■ **EXERCISE GOAL**:
Beginning at the line that contains "What three.js and", reproduce every line to the end of the material without changing any of them.

■ **RECORDS SHOWN**:
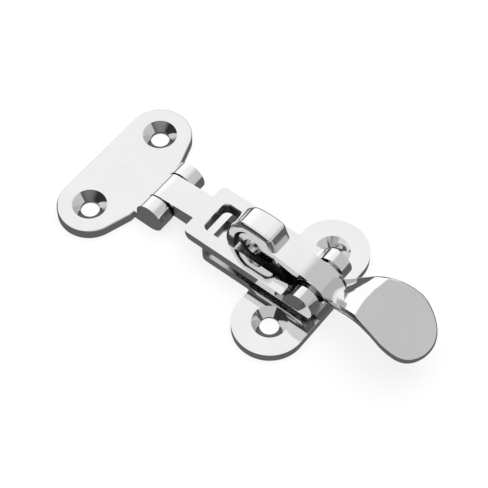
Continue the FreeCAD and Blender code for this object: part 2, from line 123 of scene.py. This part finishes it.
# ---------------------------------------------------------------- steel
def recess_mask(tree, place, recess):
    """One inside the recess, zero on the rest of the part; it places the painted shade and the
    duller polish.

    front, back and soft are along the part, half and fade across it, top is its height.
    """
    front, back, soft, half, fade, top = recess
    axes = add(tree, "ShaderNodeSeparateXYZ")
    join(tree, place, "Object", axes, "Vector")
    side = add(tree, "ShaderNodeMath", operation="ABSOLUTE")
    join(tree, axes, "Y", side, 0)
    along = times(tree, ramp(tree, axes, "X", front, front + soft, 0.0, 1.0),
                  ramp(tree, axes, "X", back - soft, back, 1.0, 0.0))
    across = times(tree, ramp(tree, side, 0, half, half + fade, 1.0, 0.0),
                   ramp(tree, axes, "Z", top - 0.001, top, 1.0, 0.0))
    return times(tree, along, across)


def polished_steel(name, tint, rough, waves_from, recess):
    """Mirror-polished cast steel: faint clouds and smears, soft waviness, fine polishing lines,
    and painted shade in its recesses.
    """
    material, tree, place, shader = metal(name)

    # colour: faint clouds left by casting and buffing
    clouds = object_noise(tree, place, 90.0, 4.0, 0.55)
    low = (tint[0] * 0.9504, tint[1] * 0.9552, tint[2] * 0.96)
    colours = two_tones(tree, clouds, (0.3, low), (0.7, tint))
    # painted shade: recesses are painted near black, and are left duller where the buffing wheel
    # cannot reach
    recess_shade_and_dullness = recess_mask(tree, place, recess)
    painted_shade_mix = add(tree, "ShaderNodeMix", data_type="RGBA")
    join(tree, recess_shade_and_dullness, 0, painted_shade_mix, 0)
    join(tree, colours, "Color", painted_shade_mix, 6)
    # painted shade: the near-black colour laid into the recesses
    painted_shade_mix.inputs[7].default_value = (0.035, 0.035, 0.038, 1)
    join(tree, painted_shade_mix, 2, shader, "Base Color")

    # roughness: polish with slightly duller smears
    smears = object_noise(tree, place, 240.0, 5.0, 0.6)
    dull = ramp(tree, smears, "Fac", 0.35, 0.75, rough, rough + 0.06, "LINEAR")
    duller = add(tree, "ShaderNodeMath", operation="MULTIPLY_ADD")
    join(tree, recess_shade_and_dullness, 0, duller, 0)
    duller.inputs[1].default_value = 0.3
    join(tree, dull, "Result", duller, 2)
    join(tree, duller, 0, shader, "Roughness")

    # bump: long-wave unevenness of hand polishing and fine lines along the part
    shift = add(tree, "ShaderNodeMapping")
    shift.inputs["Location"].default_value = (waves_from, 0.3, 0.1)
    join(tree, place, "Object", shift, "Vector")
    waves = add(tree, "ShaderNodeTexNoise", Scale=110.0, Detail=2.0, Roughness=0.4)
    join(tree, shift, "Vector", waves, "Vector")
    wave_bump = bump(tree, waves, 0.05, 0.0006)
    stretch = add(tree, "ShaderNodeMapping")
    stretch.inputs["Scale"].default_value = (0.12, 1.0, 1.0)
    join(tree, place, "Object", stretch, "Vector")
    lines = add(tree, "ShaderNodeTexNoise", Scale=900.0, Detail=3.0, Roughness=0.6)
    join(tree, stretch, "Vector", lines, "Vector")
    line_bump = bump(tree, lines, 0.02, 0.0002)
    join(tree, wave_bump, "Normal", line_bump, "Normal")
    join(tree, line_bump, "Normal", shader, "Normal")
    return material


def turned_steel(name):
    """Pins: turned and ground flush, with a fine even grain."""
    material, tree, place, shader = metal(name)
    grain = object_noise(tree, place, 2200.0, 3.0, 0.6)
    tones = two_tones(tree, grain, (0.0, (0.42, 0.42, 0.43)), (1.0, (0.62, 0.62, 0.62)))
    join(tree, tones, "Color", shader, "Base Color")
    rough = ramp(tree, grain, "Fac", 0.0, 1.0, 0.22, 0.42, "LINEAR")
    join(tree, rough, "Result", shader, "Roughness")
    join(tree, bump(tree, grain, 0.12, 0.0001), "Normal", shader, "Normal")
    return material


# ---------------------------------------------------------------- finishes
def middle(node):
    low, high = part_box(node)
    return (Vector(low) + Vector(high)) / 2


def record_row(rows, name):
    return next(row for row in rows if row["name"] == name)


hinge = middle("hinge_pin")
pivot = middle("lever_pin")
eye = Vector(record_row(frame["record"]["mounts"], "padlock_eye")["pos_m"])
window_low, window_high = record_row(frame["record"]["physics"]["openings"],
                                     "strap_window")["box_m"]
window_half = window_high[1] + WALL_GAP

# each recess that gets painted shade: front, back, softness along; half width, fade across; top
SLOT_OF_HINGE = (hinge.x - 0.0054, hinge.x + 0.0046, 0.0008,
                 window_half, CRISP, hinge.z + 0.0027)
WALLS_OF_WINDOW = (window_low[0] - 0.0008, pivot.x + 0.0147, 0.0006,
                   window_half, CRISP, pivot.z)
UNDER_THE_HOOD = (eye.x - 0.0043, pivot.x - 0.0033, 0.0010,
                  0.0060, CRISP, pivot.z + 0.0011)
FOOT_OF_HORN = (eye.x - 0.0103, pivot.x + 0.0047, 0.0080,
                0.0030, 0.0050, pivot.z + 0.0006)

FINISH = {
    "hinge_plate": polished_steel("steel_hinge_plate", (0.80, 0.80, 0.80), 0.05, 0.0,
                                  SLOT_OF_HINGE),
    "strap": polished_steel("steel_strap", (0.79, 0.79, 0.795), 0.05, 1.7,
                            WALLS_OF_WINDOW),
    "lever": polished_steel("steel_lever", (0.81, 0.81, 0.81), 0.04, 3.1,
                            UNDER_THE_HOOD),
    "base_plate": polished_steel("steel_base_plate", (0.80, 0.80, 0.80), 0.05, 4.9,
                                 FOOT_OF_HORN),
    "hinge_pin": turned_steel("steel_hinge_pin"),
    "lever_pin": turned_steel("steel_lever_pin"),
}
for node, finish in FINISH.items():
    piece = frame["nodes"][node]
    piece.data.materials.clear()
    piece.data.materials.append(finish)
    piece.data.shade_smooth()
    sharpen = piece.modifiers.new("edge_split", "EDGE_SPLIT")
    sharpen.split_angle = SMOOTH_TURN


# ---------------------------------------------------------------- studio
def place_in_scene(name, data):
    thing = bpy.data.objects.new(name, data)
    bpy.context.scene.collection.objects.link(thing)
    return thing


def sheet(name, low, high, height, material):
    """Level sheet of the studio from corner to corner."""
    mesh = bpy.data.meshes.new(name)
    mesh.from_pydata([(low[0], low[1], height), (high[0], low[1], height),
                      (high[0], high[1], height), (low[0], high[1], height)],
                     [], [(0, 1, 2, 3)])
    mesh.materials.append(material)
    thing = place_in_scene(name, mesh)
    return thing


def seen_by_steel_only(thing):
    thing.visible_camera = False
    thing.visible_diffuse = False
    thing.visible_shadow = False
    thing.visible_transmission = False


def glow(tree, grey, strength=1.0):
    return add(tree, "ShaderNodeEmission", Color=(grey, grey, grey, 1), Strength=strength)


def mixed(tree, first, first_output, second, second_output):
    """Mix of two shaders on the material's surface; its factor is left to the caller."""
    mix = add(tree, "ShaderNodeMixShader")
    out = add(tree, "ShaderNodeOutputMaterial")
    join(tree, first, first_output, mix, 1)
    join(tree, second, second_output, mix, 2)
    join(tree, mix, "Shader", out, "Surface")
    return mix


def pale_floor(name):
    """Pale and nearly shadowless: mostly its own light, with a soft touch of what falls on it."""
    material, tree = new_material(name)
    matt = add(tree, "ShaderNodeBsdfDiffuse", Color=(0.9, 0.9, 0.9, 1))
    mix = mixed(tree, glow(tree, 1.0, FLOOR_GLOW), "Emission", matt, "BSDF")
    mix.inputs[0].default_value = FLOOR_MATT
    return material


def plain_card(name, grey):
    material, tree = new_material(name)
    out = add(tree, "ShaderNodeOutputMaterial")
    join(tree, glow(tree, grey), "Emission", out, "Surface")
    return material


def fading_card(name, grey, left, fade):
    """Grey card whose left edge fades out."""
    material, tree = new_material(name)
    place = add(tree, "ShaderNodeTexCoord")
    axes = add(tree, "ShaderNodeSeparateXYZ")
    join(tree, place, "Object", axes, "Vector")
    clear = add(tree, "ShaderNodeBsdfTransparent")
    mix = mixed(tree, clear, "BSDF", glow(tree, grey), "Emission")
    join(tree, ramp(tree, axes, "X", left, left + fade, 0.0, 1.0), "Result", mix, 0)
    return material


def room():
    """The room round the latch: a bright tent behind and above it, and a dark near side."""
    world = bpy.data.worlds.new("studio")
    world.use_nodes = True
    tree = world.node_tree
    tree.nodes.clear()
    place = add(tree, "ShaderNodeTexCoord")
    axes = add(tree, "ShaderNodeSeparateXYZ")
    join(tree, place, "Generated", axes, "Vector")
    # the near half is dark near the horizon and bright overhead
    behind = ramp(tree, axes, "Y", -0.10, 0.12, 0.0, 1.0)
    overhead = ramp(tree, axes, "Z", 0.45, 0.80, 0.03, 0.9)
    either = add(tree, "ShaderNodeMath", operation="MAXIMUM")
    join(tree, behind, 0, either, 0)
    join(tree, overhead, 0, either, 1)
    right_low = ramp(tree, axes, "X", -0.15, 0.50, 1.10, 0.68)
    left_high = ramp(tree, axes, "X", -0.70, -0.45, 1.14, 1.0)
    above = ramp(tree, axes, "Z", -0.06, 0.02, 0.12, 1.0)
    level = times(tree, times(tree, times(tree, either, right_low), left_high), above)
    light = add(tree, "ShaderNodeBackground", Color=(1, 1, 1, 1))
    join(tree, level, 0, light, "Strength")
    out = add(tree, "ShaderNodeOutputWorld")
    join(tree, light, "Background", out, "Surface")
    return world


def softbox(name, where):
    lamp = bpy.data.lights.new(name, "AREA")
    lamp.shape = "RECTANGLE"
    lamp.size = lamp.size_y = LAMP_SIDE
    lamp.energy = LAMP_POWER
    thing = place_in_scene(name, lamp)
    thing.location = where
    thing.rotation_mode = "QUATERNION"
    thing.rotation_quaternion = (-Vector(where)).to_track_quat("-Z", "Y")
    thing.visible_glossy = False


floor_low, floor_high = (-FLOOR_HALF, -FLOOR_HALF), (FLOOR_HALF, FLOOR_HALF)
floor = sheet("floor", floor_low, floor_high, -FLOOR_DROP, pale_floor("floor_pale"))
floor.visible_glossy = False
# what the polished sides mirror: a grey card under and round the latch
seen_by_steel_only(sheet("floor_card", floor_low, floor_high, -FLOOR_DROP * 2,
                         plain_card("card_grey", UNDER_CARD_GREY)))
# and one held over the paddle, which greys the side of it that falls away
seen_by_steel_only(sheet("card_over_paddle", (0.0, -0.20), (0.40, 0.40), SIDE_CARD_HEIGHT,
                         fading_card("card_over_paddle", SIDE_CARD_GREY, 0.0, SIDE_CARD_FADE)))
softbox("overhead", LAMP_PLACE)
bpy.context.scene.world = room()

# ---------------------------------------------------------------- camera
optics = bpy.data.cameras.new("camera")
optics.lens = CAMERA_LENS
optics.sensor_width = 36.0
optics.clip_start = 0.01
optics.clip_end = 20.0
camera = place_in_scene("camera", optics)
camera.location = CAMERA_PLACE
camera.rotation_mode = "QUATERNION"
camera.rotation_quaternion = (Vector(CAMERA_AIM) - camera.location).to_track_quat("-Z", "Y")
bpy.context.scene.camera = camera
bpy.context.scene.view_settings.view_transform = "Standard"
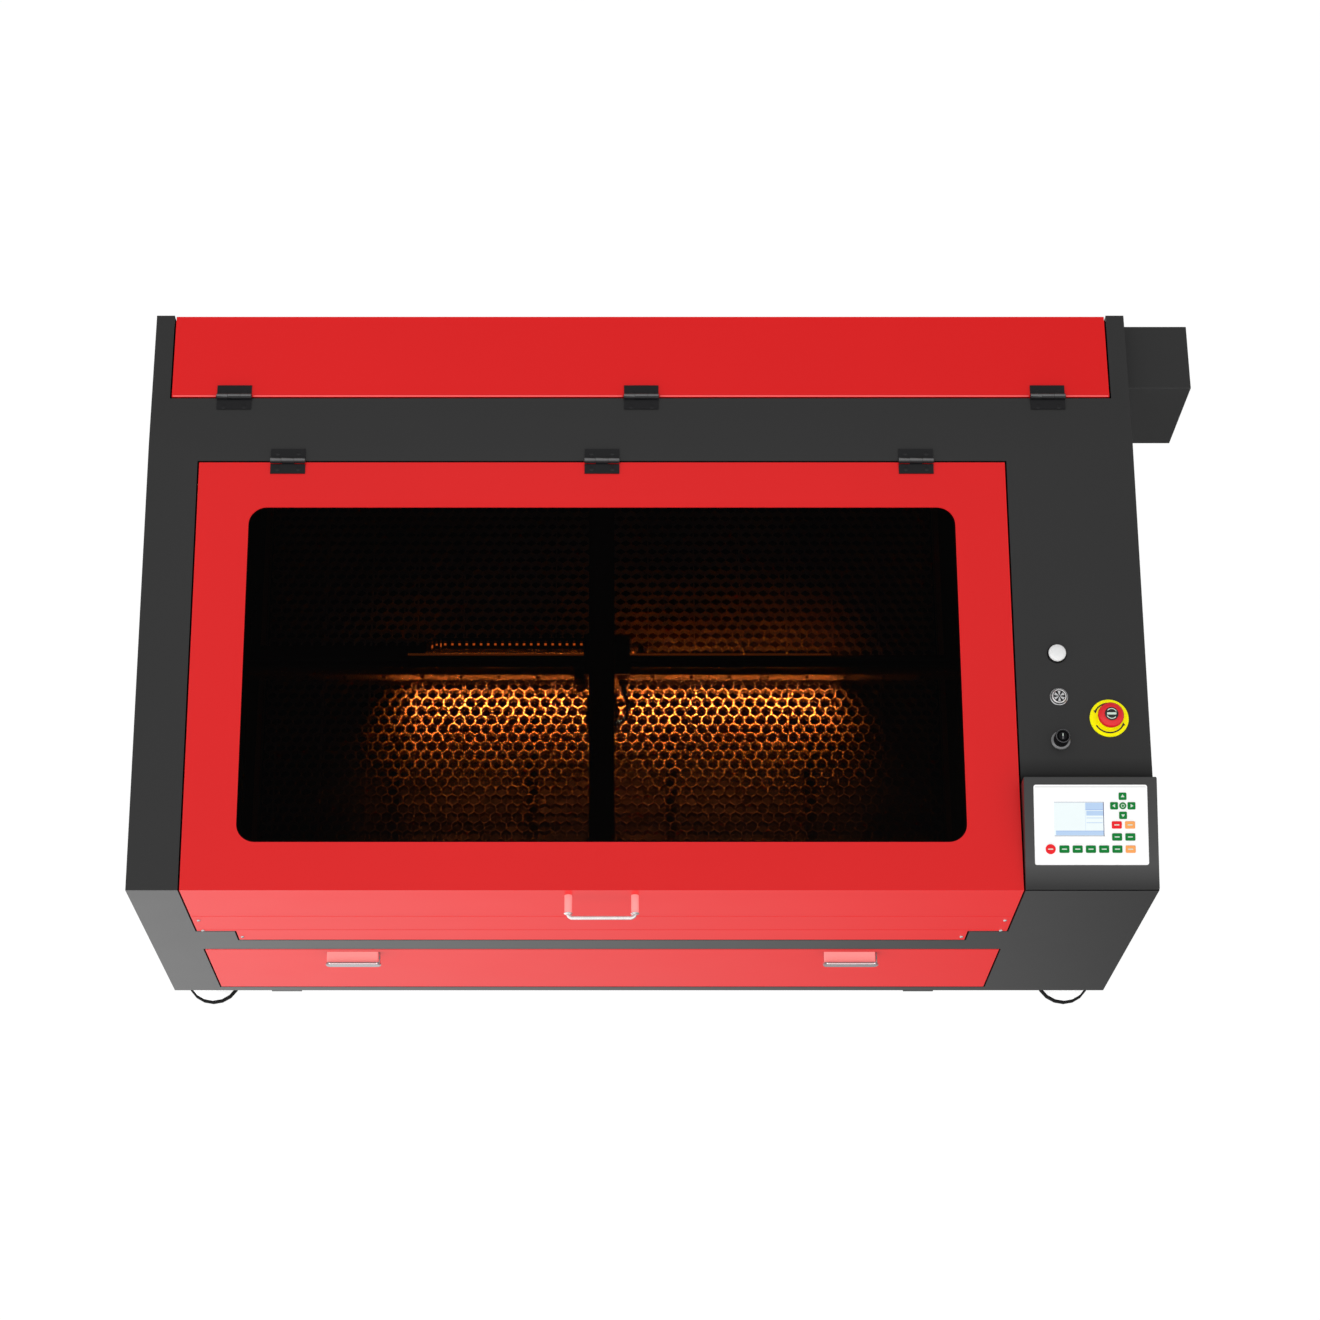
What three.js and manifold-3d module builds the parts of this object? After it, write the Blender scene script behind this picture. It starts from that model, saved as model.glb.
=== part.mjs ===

■ **THE SOLUTION**:
What three.js and manifold-3d module builds the parts of this object? After it, write the Blender scene script behind this picture. It starts from that model, saved as model.glb.
=== part.mjs ===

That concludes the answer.